_Direction_
Repeat the listing below word for word, stopping after the line that contains "# The roll lies".
··· Collected material ···
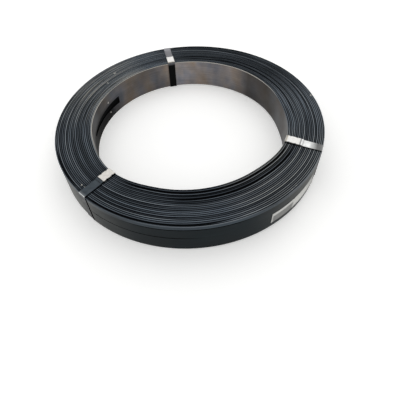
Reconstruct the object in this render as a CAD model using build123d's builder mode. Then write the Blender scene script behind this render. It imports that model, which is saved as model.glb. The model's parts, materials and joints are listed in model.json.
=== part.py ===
from build123d import *
from math import degrees, sqrt
import os

# A flat roll of heavy steel strapping, bound by three narrow steel ties.
# The roll lies on its side. +Z is the bore's axis, and Z = 0 is the floor under the ties.

# Strapping and winding
strap_width = 50.8
strap_thickness = 1.27
turn_count = 46
bore_diameter = 304.8
turn_lift = 1.5

# The turns stand in bands, inside to outside: how many turns wide each is, and how far it rises.
# A strap that stands proud on the upper end is as far up on the lower end.
band_shares = (2, 4, 5, 5, 4, 6, 5, 6, 6, 3)
lift_shares = (0.6, 0.0, 1.0, 0.15, 0.6, 0.9, 0.5, 0.85, 0.4, 0.7)

# Tapered slot in the strap's inner end, one turn deep, seen on the wall of the bore
slot_length = 98.0
slot_height = 14.0
slot_tip_height = 6.0
slot_drop = 4.5
slot_angle = 161.5

# Ties: narrow strap drawn tight round the roll's section, its ends lapped in a seal
tie_width = 12.7
tie_thickness = 0.5
tie_clearance = 0.1
tie_bend_share = 3.0
lap_gap = 0.05
ramp_length = 6.0
ramp_radius = 4.0
tail_length = 4.0
tie_angles = {"back": 98.0, "left": 225.0, "right": 332.0}

# Seals: folded sleeves, notched twice on each side
seal_length = 20.0
seal_gauge = 0.6
seal_clearance = 0.05
seal_setback = 0.6
seal_leg_gap = 2.0
notch_depth = 2.0
notch_pitch = 9.0

# Blank paper label on the outer turn
label_length = 97.0
label_height = 20.0
label_thickness = 0.2
label_clearance = 0.05
label_rise = 10.0
label_corner = 1.5
label_angle = -49.2

# Sizes that follow
bore_radius = bore_diameter / 2
coil_radius = bore_radius + turn_count * strap_thickness
coil_floor = tie_thickness + tie_clearance
coil_top = coil_floor + strap_width + turn_lift * max(lift_shares)

seal_inner = bore_radius + seal_setback
seal_outer = seal_inner + seal_length
seal_floor = coil_top + tie_clearance
lap_floor = seal_floor + seal_gauge + seal_clearance
lap_height = 2 * tie_thickness + lap_gap
seal_height = 2 * (seal_gauge + seal_clearance) + lap_height
seal_half_width = tie_width / 2 + seal_clearance + seal_gauge


def coil_profile():
    """Corners of the wound section, up the steps of its upper end and back along the lower."""
    upper = []
    lower = []
    inner = bore_radius
    for band, lift in zip(band_shares, lift_shares):
        outer = inner + (coil_radius - bore_radius) * band / sum(band_shares)
        floor = coil_floor + turn_lift * lift
        lower += [(inner, floor), (outer, floor)]
        upper += [(inner, floor + strap_width), (outer, floor + strap_width)]
        inner = outer
    return lower + upper[::-1]


def tie_route():
    """Middle line of a tie: from its lower lap out, round the section, and back over the lap."""
    half = tie_thickness / 2
    bore_side = sqrt(bore_radius**2 - (tie_width / 2) ** 2) - tie_clearance - half
    outer_side = coil_radius + tie_clearance + half
    lower_lap = lap_floor + half
    upper_lap = lap_floor + lap_height - half
    ramp_start = seal_outer + seal_clearance
    return [
        (seal_inner, lower_lap),
        (ramp_start, lower_lap),
        (ramp_start + ramp_length, seal_floor + half),
        (outer_side, seal_floor + half),
        (outer_side, half),
        (bore_side, half),
        (bore_side, upper_lap),
        (seal_outer + tail_length, upper_lap),
    ]


def cut_notches():
    """V notches in both edges of a seal and of the strap in it."""
    middle = (seal_inner + seal_outer) / 2
    with BuildSketch(Plane.XY.offset(seal_floor)) as notches:
        with Locations((middle, 0)):
            with GridLocations(notch_pitch, 2 * seal_half_width, 2, 2):
                RegularPolygon(notch_depth, side_count=4)
    extrude(notches.sketch, amount=seal_height, mode=Mode.SUBTRACT)


# What the slot takes away, at angle 0: a wedge as deep as one turn
with BuildPart() as slot_cut:
    slot_middle = coil_floor + turn_lift * lift_shares[0] + strap_width / 2 - slot_drop
    with BuildSketch(Plane.YZ):
        with Locations((0, slot_middle)):
            Polygon(
                (-slot_length / 2, -slot_height / 2),
                (slot_length / 2, -slot_tip_height / 2),
                (slot_length / 2, slot_tip_height / 2),
                (-slot_length / 2, slot_height / 2),
                align=None,
            )
    extrude(amount=coil_radius)
    with BuildSketch():
        Circle(bore_radius + strap_thickness)
    extrude(amount=coil_top, mode=Mode.INTERSECT)

# Wound strap, one turned solid with its bore
with BuildPart() as strap_coil:
    with BuildSketch(Plane.XZ):
        with BuildLine():
            Polyline(*coil_profile(), close=True)
        make_face()
    revolve(axis=Axis.Z)
    add(slot_cut.part, rotation=(0, 0, slot_angle), mode=Mode.SUBTRACT)

# A tie at angle 0, its ribbon section swept by the strap's width
with BuildPart() as tie:
    bend = tie_bend_share * tie_clearance + tie_thickness / 2
    with BuildSketch(Plane.XZ):
        with BuildLine():
            FilletPolyline(*tie_route(), radius=[ramp_radius, ramp_radius, bend, bend, bend, bend])
        trace(line_width=tie_thickness)
    extrude(amount=tie_width / 2, both=True)
    cut_notches()

# The seal at angle 0, with its two legs folded under the strap
with BuildPart() as seal:
    seal_middle = seal_floor + seal_height / 2
    with BuildSketch(Plane.YZ.offset(seal_inner)):
        with Locations((0, seal_middle)):
            RectangleRounded(2 * seal_half_width, seal_height, seal_gauge)
            Rectangle(
                tie_width + 2 * seal_clearance,
                lap_height + 2 * seal_clearance,
                mode=Mode.SUBTRACT,
            )
        with Locations((0, seal_floor + seal_gauge / 2)):
            Rectangle(seal_leg_gap, seal_gauge, mode=Mode.SUBTRACT)
    extrude(amount=seal_length)
    cut_notches()

# Label, curved to the outer turn
with BuildPart() as label:
    label_radius = coil_radius + label_clearance
    label_arc = degrees(label_length / label_radius)
    with BuildSketch(Plane.XZ):
        with Locations((label_radius, coil_floor + label_rise)):
            Rectangle(label_thickness, label_height, align=(Align.MIN, Align.MIN))
    revolve(axis=Axis.Z, revolution_arc=label_arc)
    fillet(label.edges().filter_by(lambda edge: abs(edge.length - label_thickness) < label_clearance), label_corner)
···
_Reply_
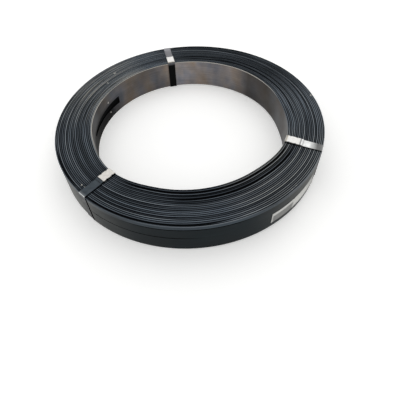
Reconstruct the object in this render as a CAD model using build123d's builder mode. Then write the Blender scene script behind this render. It imports that model, which is saved as model.glb. The model's parts, materials and joints are listed in model.json.
=== part.py ===
from build123d import *
from math import degrees, sqrt
import os

# A flat roll of heavy steel strapping, bound by three narrow steel ties.
# The roll lies on its side. +Z is the bore's axis, and Z = 0 is the floor under the ties.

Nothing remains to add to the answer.